Terrestrial Laser Scanning (Terrestrial LiDAR)

Terrestrial laser scanning (TLS), also referred to as terrestrial LiDAR (light detection and ranging) or topographic LiDAR, acquires XYZ coordinates of numerous points on land by emitting laser pulses toward these points and measuring the distance from the device to the target (Vosselman and Maas, 2010).

Terrestrial LiDAR

Terrestrial laser scanning uses ground-based remote sensing systems. These systems can be mounted on static tripods and scan in all directions, including upwards. Once scans of a single area are complete, the tripod is moved to another location to scan from another angle or capture data from a new area. Static laser scanners often gather data from architectural and engineering structures, building interiors, areas of dense vegetation, mining, and archaeology sites. Terrestrial laser scanning is also a subtype of MLS. Systems mounted on land-based vehicles are considered both terrestrial and mobile.
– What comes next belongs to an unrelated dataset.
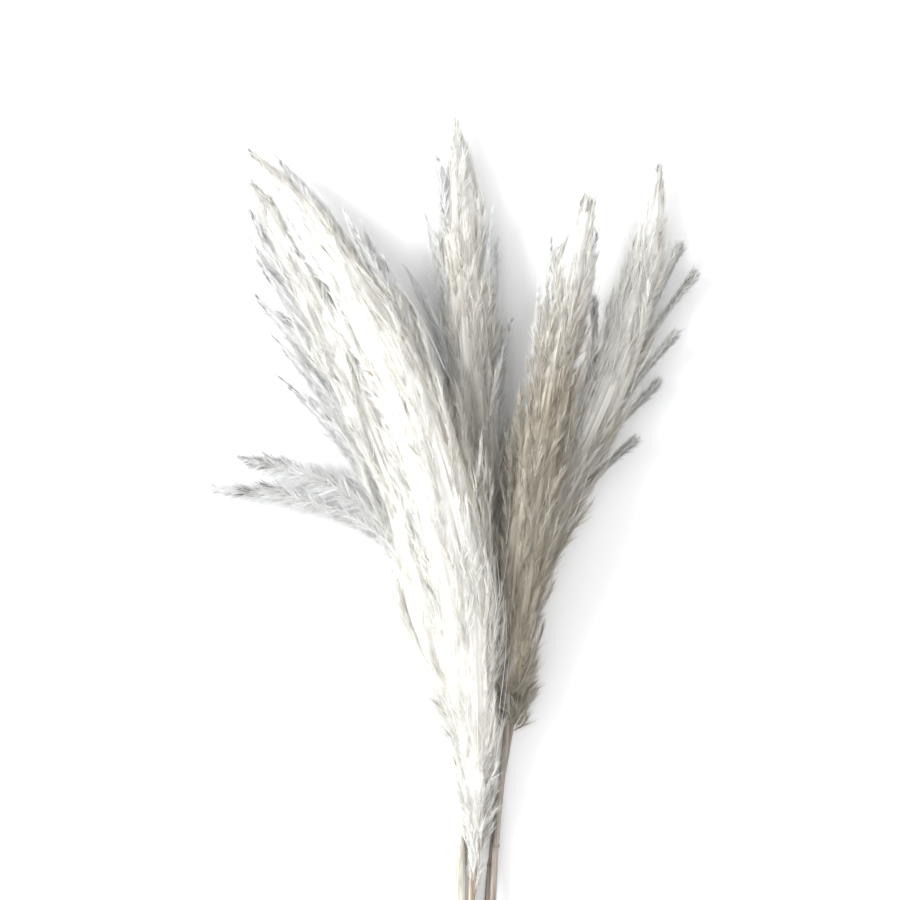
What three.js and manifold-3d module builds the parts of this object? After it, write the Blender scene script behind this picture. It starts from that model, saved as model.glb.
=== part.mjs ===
// A bundle of five cut and dried pampas plumes, lying loose on a flat surface.
// Millimetres. +Y runs from the cut ends of the stalks to the plume tips, and +Z is up.
// Each plume is a stalk, the soft head that it carries, and the side tassels that stand clear
// of the head. A stalk runs on inside its head and thins to a fine tip.

import * as THREE from "three";
import { mergeVertices } from "three/addons/utils/BufferGeometryUtils.js";
import Module from "manifold-3d";

const wasm = await Module();
wasm.setup();

// Driving sizes.
const clearance = 0.35; // gap between pieces that touch
const waistY = 210; // from the cut ends to where the stalks come together
const stalkGap = 1.2; // between the cut ends, side by side on the surface
const stalkTipDiameter = 1.4; // where a stalk ends inside its head
const stalkEndsAt = 0.86; // share of the head's length that the stalk runs through
const stalkCentredAt = [0, 0.12, 0.26, 0.42, 0.6, 0.75, stalkEndsAt]; // shares of the head's length
const nodeRingSwell = 0.35; // how far a joint of the stalk stands out
const nodeRingWidth = 5;
const nodeRingBelowHead = 60; // from the head's foot down to the stalk's last joint
const widthScale = 1; // of every head
const heightScale = 1; // of every head
const restShare = 0.8; // of a head's half height, from the surface to its middle: it lies pressed flat
const headEndShare = 0.015; // share of a head's length in the point at each end
const footPower = 3; // how soon a head's middle settles from its foot's height to its own
const tipPower = 4; // how late a head's tip lifts
const tasselWidth = 9;
const tasselTipWidth = 1.2;
const tasselRootShare = 0.5; // how far out in the head a tassel leaves it
const tasselBendAt = 0.55; // share of its run at which a tassel turns outwards
const tasselRootSwell = 0.12; // how far its swelling has come at a tassel's root
const tasselTaper = 0.7; // the smaller, the blunter a tassel's tip
const tasselFlatness = 0.8; // height over width
const tasselPoint = 1; // length of the point at each tip

// How finely the solids are faceted.
const headSides = 12;
const headStations = 14;
const stalkSides = 8;
const stalkStations = 24;
const tasselSides = 6;
const tasselStations = 7;
const pathStep = 0.01; // share of a path over which its direction is taken
const weldDistance = 1e-4;

// A tassel: its side (-1 left, 1 right), the share of the head's length that its tip reaches,
// how far the tip stands clear of the head, its run along the head, how far the tip rises or
// drops, and its width.
function tassel(side, tipAt, reach, run, rise, width = tasselWidth) {
  return { side, tipAt, reach, run, rise, width };
}

// The plumes, from the top of the pile down. A plume above another keeps its whole shape.
// neckX and neckAbove place the head's foot from the waist's middle. lean is how far the tip
// leans sideways, bow how late it does so (1 is a straight lean), and sway how far the head
// swings to the left and back on its way.
const plumes = [
  {
    name: "left_front",
    stalkDiameter: 4.2,
    neckX: -1,
    neckAbove: 14,
    length: 361,
    lean: -114,
    bow: 3,
    sway: 0,
    halfWidth: 24,
    halfHeight: 17,
    fullestAt: 0.58,
    footTaper: 0.85,
    tipTaper: 0.9,
    liesOn: "left_back",
    tipHeight: 12,
    tassels: [
      tassel(1, 0.977, 5.5, 44, 2),
      tassel(-1, 0.96, 1, 48, -4),
      tassel(1, 0.883, 5, 60, 4),
      tassel(1, 0.861, 7, 62, -4),
      tassel(1, 0.815, 3, 64, 2),
    ],
  },
  {
    name: "right_centre",
    stalkDiameter: 3.6,
    neckX: 15,
    neckAbove: 92,
    length: 259,
    lean: 40,
    bow: 1.4,
    sway: 0,
    halfWidth: 17,
    halfHeight: 14,
    fullestAt: 0.38,
    footTaper: 0.6,
    tipTaper: 0.65,
    liesOn: "right",
    tipHeight: 10,
    tassels: [
      tassel(1, 0.941, 3.5, 44, 2),
      tassel(1, 0.895, 3, 50, -3),
      tassel(-1, 0.899, 6.5, 50, 2),
      tassel(-1, 0.811, 5, 54, -2),
    ],
  },
  {
    name: "left_back",
    stalkDiameter: 5.4,
    neckX: -9,
    neckAbove: 67,
    length: 291,
    lean: -104.5,
    bow: 1.6,
    sway: 0,
    halfWidth: 19,
    halfHeight: 15,
    fullestAt: 0.6,
    footTaper: 0.42,
    tipTaper: 0.5,
    liesOn: null,
    tipHeight: 7,
    tassels: [
      tassel(-1, 0.968, 1, 48, 3),
      tassel(-1, 0.934, 5.5, 56, -2),
      tassel(-1, 0.899, 5, 60, 3),
      tassel(-1, 0.861, 13.5, 80, -3, 12),
      tassel(-1, 0.778, 10.5, 84, 2, 13),
      tassel(-1, 0.718, 15.5, 88, -4, 13),
      tassel(-1, 0.619, 48, 70, -4, 13),
      tassel(-1, 0.59, 67, 72, -9, 13),
    ],
  },
  {
    name: "centre",
    stalkDiameter: 3.6,
    neckX: 6,
    neckAbove: 100,
    length: 291,
    lean: -17.5,
    bow: 1,
    sway: 0,
    halfWidth: 20,
    halfHeight: 16,
    fullestAt: 0.48,
    footTaper: 0.7,
    tipTaper: 0.6,
    liesOn: null,
    tipHeight: 6,
    tassels: [
      tassel(-1, 0.947, 4.5, 46, 2),
      tassel(1, 0.831, 2, 56, 3),
      tassel(-1, 0.837, 5, 58, -2),
      tassel(1, 0.787, 3, 60, -3),
      tassel(-1, 0.748, 13, 64, 2),
      tassel(1, 0.646, 3, 62, 0),
    ],
  },
  {
    name: "right",
    stalkDiameter: 2.9,
    neckX: 20,
    neckAbove: 105,
    length: 261,
    lean: 71,
    bow: 1,
    sway: 7,
    halfWidth: 17,
    halfHeight: 14,
    fullestAt: 0.55,
    footTaper: 1,
    tipTaper: 0.75,
    liesOn: null,
    tipHeight: 6,
    tassels: [
      tassel(1, 0.861, 2, 44, 2),
      tassel(1, 0.817, 10, 56, -2),
      tassel(-1, 0.73, 4, 52, 2),
      tassel(1, 0.705, 4.5, 58, 2),
      tassel(1, 0.618, 3.5, 60, -3),
      tassel(-1, 0.591, 5, 56, 0),
      tassel(1, 0.51, 3.5, 62, 2),
    ],
  },
];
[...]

Mobile terrestrial systems frequently survey road networks, industrial plants, and other large areas.

Terrestrial Laser Scanners have applications in many different areas such as deformation measurements, quality control or topographical surveying and cultural heritage monitoring. This broadly used survey instrument is also called static terrestrial laser sanners (STLS), 3D scanner, 3D laser scanner or Lidar scanner.